> _Stored records_:

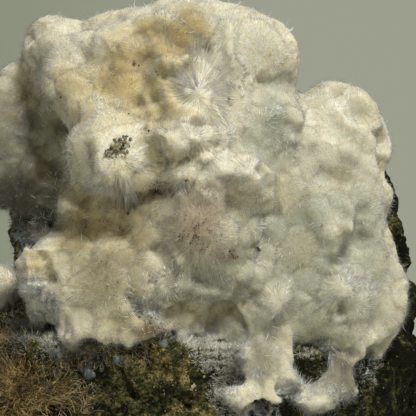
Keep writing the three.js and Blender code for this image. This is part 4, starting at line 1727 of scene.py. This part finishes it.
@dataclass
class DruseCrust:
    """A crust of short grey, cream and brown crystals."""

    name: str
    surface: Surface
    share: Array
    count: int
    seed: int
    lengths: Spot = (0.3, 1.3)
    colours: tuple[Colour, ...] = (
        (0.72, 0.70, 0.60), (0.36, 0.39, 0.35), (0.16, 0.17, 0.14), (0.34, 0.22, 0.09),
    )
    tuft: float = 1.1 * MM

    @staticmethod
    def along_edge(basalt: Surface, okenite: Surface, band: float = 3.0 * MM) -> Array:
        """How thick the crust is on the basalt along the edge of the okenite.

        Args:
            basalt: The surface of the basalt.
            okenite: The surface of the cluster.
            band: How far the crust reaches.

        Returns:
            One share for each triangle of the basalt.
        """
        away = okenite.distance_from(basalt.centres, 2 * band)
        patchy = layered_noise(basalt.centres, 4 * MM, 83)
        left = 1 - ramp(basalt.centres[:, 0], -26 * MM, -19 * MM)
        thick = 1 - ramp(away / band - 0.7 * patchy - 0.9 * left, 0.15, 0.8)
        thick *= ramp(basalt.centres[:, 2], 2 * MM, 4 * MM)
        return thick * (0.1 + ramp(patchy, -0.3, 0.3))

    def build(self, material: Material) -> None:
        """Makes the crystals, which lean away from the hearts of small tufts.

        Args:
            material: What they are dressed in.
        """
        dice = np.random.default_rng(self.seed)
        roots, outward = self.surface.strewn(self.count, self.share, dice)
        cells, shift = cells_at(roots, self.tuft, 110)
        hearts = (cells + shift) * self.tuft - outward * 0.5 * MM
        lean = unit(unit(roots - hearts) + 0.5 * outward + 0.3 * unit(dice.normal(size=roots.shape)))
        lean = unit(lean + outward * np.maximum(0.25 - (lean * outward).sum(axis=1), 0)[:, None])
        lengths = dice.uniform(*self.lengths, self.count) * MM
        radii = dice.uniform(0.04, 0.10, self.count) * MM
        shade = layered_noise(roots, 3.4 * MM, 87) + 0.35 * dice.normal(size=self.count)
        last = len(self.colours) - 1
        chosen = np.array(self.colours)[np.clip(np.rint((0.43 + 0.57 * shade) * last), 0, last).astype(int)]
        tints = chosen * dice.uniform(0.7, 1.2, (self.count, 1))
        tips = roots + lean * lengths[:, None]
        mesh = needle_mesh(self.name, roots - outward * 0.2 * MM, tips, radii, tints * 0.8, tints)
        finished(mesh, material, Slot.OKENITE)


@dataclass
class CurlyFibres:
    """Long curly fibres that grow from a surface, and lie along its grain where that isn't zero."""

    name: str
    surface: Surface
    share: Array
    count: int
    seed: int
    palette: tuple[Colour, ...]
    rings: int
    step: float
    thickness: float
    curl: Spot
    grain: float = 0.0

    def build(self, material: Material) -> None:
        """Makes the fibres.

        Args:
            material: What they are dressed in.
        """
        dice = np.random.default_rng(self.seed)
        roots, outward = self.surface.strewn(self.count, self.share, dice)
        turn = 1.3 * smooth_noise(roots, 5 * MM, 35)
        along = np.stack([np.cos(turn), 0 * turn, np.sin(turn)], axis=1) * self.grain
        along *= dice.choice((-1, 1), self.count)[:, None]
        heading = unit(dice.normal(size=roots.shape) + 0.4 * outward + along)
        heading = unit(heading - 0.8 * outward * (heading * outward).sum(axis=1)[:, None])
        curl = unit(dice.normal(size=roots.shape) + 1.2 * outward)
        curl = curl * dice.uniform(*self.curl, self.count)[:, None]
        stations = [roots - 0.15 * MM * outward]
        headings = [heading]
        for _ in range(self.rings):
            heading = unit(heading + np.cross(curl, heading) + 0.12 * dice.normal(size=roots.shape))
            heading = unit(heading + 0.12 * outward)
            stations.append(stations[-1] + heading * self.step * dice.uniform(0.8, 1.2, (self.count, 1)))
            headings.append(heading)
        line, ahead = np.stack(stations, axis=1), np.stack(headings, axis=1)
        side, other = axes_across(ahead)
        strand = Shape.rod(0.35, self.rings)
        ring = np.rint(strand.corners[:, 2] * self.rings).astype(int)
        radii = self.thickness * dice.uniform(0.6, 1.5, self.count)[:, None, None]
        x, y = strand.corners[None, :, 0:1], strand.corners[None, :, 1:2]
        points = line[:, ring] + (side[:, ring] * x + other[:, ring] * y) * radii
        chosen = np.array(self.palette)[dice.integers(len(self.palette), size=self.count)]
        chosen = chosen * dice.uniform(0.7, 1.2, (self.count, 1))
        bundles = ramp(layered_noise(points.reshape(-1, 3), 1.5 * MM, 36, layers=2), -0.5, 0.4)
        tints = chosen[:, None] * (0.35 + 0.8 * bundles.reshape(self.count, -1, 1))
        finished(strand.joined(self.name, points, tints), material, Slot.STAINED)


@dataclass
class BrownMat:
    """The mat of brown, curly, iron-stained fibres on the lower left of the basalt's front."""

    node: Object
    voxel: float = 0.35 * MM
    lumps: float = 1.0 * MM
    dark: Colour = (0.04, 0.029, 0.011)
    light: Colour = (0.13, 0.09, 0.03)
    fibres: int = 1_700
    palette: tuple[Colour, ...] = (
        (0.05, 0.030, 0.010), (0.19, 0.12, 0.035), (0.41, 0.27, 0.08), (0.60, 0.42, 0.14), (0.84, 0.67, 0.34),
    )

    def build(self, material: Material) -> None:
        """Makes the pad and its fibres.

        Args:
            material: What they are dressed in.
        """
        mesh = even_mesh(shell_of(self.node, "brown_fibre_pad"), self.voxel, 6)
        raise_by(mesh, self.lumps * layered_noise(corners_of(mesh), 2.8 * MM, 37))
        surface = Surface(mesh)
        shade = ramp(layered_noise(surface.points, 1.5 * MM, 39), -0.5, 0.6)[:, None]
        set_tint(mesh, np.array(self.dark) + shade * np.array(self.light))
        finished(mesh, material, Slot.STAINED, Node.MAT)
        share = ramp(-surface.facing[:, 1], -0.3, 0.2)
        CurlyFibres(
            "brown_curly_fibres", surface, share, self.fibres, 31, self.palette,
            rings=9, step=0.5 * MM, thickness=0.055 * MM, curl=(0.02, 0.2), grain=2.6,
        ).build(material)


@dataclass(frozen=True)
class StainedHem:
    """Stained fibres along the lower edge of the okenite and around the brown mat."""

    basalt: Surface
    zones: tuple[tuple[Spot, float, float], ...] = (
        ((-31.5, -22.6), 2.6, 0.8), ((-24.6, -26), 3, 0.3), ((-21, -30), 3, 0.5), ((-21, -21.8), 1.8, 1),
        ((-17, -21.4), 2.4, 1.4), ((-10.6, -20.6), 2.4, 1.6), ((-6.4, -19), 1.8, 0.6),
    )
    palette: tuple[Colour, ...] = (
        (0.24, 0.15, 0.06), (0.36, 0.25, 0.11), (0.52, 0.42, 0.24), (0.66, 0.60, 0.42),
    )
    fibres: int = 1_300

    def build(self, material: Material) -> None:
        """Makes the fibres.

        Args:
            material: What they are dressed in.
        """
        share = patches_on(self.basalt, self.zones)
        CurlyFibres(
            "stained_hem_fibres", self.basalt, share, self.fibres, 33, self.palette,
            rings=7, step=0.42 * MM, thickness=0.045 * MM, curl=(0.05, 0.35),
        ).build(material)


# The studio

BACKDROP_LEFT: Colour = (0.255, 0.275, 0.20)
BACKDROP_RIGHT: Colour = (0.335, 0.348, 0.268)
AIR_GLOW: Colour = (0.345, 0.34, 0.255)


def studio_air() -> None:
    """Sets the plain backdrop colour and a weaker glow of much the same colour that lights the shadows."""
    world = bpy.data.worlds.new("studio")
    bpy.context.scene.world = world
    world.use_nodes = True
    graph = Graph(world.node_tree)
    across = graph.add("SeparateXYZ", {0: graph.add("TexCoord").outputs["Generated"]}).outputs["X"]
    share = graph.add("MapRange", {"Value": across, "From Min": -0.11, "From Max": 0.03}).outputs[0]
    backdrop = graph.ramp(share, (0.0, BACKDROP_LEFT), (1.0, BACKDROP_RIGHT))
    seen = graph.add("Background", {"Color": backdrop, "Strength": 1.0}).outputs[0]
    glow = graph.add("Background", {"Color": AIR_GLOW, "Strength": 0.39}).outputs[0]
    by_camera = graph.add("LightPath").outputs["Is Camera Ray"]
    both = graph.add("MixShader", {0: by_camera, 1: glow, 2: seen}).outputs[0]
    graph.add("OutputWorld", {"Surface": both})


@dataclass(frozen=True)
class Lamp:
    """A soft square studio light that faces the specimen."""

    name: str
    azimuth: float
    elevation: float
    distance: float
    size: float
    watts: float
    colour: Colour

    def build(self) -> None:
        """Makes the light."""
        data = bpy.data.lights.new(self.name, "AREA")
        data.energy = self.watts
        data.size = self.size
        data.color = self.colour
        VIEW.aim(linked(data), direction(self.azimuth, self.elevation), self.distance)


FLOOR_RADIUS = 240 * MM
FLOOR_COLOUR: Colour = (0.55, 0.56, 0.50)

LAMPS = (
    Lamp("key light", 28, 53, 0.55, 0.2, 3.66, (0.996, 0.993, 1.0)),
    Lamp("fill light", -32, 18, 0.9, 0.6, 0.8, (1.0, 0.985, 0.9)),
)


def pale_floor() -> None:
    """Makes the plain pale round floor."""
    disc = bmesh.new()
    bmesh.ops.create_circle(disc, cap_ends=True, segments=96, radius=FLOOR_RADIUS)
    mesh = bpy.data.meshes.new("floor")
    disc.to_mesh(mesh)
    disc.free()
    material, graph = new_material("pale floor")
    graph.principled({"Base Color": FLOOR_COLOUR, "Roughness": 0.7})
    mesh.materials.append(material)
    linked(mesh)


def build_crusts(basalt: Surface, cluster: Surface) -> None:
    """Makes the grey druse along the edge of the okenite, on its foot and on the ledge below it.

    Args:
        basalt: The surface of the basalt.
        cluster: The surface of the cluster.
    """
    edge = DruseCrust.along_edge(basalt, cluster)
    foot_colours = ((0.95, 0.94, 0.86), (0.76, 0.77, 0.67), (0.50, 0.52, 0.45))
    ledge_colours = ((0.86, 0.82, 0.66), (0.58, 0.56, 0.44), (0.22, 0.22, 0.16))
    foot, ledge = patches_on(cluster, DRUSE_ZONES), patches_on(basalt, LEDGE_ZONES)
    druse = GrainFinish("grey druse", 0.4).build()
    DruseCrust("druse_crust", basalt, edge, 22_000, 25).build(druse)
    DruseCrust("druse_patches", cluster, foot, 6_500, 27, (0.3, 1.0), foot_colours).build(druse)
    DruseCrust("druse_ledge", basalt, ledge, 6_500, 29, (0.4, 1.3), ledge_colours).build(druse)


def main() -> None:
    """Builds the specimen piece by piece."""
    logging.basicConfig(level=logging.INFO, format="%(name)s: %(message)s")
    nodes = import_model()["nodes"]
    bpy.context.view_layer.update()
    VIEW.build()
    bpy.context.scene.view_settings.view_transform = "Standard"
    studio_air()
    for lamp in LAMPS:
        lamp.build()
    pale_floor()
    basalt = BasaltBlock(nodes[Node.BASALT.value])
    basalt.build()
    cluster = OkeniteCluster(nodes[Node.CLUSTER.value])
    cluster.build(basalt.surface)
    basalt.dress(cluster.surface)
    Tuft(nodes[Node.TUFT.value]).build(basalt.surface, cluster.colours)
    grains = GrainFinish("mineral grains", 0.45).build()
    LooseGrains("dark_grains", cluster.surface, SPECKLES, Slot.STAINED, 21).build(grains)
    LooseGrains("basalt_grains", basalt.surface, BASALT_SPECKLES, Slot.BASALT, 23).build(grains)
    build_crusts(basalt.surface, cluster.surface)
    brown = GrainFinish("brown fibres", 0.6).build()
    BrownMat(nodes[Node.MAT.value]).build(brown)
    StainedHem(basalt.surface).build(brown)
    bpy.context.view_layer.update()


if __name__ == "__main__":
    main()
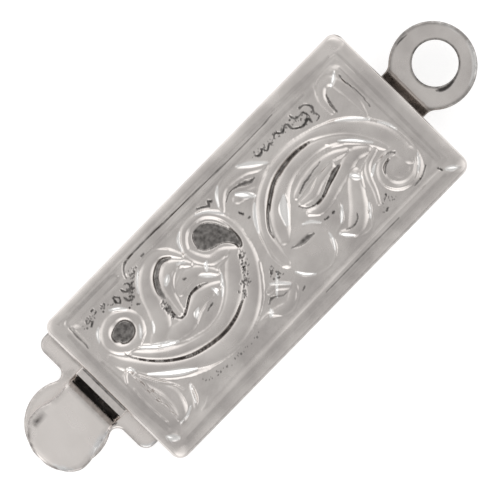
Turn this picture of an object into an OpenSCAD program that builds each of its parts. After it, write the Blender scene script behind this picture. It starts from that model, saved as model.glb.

> _Work to be completed_: The first line of the records and every line down to the line with "tuft: float = 1.1 * MM" must be quoted exactly; leave out all else.

> _Answer to the task_:
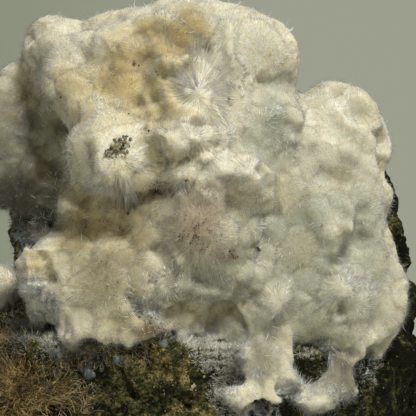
Keep writing the three.js and Blender code for this image. This is part 4, starting at line 1727 of scene.py. This part finishes it.
@dataclass
class DruseCrust:
    """A crust of short grey, cream and brown crystals."""

    name: str
    surface: Surface
    share: Array
    count: int
    seed: int
    lengths: Spot = (0.3, 1.3)
    colours: tuple[Colour, ...] = (
        (0.72, 0.70, 0.60), (0.36, 0.39, 0.35), (0.16, 0.17, 0.14), (0.34, 0.22, 0.09),
    )
    tuft: float = 1.1 * MM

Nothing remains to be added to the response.